*** Stored rows
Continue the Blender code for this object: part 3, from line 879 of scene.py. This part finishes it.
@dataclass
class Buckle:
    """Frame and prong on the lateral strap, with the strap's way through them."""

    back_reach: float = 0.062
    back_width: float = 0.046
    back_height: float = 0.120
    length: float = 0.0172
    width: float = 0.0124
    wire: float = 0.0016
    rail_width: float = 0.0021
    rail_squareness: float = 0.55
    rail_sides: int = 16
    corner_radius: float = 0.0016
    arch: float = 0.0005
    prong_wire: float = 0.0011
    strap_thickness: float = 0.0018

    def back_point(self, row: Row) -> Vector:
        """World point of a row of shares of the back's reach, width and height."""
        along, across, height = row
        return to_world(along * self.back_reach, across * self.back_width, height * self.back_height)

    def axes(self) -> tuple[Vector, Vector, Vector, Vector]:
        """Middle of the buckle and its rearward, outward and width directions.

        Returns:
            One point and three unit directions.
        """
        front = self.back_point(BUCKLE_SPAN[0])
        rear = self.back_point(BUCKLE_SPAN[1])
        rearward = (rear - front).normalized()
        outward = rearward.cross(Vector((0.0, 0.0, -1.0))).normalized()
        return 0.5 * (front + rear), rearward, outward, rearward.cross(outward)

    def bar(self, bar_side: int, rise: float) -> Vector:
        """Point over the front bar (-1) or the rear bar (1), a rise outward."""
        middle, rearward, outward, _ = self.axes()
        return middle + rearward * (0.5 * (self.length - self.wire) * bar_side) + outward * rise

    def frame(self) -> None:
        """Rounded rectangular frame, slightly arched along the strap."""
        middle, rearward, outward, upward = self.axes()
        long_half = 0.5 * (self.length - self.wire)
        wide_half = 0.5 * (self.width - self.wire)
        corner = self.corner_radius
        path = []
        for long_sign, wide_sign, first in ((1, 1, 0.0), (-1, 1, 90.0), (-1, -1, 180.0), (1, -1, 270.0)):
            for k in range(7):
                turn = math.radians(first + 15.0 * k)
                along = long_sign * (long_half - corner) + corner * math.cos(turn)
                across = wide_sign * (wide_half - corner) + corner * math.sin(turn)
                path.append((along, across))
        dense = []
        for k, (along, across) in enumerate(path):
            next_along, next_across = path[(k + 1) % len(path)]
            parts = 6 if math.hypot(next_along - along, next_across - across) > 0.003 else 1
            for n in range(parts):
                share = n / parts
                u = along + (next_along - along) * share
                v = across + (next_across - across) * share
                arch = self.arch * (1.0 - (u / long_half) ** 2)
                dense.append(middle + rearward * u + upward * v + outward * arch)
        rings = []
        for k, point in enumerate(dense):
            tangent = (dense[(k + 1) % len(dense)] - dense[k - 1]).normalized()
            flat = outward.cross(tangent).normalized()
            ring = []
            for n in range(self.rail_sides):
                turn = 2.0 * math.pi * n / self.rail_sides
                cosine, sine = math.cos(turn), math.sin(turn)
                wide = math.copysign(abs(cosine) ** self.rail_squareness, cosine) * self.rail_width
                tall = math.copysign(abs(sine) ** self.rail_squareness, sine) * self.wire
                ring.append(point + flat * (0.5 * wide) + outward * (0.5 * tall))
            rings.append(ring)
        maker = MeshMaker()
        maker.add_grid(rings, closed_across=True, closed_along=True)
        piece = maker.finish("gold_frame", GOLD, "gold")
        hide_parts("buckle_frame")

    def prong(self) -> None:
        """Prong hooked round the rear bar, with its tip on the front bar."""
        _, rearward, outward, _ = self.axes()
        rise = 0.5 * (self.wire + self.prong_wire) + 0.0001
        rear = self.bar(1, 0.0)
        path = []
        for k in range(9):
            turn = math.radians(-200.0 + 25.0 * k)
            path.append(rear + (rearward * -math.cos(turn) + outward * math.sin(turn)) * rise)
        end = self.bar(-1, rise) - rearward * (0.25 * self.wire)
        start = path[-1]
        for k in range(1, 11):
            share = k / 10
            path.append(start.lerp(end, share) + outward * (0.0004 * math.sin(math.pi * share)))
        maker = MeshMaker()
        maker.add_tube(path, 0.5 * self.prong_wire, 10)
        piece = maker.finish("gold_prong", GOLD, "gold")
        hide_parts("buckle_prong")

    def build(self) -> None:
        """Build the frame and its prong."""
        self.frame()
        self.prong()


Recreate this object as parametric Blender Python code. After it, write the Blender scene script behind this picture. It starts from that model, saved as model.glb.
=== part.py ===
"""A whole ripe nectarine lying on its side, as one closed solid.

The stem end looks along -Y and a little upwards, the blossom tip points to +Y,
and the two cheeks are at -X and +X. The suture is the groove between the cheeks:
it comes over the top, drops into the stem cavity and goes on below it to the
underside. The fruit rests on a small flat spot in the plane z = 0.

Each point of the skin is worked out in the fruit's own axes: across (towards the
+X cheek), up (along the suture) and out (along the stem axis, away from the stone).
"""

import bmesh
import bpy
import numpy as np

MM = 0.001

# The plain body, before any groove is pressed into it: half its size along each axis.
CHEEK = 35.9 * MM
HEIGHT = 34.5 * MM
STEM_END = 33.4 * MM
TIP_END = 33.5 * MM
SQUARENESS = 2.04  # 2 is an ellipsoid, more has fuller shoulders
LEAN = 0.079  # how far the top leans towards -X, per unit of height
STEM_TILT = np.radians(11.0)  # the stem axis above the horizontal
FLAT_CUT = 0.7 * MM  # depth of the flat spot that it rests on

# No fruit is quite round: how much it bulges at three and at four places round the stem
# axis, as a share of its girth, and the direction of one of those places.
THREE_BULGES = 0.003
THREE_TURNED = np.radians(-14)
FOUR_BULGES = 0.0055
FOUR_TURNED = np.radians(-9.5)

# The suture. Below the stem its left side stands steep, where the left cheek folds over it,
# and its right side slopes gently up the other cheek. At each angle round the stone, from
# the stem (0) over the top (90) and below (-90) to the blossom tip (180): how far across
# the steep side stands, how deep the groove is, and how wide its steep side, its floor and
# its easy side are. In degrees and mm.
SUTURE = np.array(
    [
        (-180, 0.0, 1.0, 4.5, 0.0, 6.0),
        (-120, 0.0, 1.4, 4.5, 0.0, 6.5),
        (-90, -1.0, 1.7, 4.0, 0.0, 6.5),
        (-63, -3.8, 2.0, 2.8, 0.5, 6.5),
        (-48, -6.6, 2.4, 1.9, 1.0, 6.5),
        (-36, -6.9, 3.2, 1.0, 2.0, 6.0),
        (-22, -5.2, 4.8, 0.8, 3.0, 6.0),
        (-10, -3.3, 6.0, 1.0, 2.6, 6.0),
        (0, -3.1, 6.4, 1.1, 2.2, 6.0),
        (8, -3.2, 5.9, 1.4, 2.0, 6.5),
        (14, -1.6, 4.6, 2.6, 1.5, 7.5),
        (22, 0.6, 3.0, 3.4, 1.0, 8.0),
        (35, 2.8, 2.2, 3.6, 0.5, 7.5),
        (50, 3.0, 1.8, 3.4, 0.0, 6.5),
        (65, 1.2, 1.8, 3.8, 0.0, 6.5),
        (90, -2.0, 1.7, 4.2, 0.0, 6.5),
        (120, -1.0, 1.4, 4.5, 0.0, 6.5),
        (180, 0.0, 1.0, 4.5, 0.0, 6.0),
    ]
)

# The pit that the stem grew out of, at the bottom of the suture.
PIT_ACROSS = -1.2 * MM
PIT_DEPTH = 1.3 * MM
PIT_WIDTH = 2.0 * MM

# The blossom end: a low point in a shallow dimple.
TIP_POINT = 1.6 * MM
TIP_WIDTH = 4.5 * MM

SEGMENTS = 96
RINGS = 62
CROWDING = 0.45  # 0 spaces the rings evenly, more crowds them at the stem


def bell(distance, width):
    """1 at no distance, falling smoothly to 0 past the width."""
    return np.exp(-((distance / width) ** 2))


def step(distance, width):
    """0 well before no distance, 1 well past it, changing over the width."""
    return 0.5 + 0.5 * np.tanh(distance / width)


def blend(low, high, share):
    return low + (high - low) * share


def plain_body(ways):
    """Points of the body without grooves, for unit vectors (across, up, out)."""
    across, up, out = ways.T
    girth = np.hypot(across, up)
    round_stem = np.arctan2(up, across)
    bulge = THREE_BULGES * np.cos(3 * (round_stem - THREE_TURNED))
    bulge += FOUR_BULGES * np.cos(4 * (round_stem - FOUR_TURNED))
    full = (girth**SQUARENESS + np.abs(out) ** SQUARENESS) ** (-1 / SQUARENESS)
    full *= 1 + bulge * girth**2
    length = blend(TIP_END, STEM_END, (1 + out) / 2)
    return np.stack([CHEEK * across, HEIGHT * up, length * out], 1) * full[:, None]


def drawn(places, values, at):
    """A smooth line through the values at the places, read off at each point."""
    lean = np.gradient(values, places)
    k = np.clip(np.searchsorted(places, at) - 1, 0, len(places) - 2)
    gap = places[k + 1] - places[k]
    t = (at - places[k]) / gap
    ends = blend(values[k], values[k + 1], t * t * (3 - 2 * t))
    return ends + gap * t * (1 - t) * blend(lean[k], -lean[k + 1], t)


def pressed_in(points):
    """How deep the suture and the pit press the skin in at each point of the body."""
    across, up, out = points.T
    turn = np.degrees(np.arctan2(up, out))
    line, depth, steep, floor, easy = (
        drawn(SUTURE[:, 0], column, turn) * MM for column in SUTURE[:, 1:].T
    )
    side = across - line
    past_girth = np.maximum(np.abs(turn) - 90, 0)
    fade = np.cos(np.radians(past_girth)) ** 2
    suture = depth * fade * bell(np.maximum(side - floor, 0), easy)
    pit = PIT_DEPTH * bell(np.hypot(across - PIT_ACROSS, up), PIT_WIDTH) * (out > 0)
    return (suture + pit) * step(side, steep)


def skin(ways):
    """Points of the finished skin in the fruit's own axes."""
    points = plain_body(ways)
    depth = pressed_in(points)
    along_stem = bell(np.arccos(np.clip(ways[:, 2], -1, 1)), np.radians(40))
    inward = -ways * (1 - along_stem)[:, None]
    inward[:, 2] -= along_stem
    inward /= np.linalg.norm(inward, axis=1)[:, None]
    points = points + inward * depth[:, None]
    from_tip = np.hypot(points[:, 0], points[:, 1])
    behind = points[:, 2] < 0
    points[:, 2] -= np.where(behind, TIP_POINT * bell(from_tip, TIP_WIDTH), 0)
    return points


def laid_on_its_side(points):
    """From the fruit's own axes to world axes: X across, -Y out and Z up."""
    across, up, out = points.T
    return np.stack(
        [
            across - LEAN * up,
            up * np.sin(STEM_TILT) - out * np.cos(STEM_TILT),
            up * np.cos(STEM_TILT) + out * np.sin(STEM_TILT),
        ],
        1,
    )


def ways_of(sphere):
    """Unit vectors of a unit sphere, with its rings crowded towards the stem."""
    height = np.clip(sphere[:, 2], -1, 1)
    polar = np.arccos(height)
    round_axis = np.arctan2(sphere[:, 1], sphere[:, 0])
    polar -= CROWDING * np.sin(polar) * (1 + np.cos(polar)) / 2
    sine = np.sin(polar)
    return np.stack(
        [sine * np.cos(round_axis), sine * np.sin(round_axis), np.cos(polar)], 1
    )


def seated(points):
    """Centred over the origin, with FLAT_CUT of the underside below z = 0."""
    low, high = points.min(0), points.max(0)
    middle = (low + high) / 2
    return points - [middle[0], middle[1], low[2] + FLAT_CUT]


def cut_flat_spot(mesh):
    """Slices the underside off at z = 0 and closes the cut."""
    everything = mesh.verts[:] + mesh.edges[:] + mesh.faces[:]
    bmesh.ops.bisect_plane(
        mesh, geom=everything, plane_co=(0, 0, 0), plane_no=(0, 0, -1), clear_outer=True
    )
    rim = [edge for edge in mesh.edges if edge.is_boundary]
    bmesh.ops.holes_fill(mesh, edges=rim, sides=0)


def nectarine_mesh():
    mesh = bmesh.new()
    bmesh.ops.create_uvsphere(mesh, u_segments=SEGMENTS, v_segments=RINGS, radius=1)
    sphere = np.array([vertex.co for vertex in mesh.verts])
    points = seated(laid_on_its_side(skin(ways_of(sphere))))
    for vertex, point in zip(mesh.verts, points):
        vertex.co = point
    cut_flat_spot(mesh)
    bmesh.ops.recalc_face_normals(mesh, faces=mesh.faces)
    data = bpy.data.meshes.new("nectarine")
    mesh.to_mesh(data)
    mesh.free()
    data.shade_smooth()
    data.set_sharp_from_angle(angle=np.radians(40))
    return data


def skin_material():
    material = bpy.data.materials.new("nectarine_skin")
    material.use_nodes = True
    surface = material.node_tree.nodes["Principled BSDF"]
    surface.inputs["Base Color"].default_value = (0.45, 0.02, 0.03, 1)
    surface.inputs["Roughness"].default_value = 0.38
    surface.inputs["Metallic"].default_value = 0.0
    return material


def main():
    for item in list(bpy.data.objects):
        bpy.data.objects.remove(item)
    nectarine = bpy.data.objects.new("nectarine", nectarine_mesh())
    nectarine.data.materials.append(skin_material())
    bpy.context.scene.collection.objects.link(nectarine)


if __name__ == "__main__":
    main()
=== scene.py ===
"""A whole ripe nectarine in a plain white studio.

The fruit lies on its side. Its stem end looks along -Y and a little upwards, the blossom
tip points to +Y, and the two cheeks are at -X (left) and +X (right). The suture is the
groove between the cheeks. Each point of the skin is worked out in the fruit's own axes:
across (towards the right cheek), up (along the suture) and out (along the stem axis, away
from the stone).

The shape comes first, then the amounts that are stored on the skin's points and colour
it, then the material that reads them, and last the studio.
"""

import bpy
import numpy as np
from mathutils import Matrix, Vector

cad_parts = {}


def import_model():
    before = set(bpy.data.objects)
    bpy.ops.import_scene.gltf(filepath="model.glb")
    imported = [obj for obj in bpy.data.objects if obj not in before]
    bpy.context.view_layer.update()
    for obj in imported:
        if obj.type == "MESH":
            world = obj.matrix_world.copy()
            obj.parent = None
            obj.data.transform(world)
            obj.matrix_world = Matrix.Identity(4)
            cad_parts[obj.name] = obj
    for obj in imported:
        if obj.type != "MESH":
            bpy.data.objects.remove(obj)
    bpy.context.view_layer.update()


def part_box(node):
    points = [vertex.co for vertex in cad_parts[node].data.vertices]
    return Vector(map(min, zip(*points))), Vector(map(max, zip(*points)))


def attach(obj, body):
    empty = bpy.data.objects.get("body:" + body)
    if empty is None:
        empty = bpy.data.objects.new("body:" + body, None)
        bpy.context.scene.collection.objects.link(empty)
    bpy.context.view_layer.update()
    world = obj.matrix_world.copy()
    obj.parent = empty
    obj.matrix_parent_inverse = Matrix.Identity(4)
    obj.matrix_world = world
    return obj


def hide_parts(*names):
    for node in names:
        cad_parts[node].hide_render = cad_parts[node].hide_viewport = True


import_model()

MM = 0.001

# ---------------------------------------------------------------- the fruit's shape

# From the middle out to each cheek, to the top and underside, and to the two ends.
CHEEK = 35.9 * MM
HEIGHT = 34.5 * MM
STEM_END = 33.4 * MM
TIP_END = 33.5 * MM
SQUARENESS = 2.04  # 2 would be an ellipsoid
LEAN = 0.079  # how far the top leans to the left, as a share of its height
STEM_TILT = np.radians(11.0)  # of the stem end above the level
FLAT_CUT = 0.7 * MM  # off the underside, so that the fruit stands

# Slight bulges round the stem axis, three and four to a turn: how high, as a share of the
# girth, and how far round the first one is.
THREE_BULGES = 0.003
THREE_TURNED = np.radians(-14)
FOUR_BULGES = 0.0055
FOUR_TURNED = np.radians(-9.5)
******
Set exercise :: From the records above, quote only the lines running from the line with "zip(*points))), Vector(map(max, zip(*points)))" to the line with "bpy.context.scene.collection.objects.link(empty)", both lines included.

Exercise answer ::
    return Vector(map(min, zip(*points))), Vector(map(max, zip(*points)))


def attach(obj, body):
    empty = bpy.data.objects.get("body:" + body)
    if empty is None:
        empty = bpy.data.objects.new("body:" + body, None)
        bpy.context.scene.collection.objects.link(empty)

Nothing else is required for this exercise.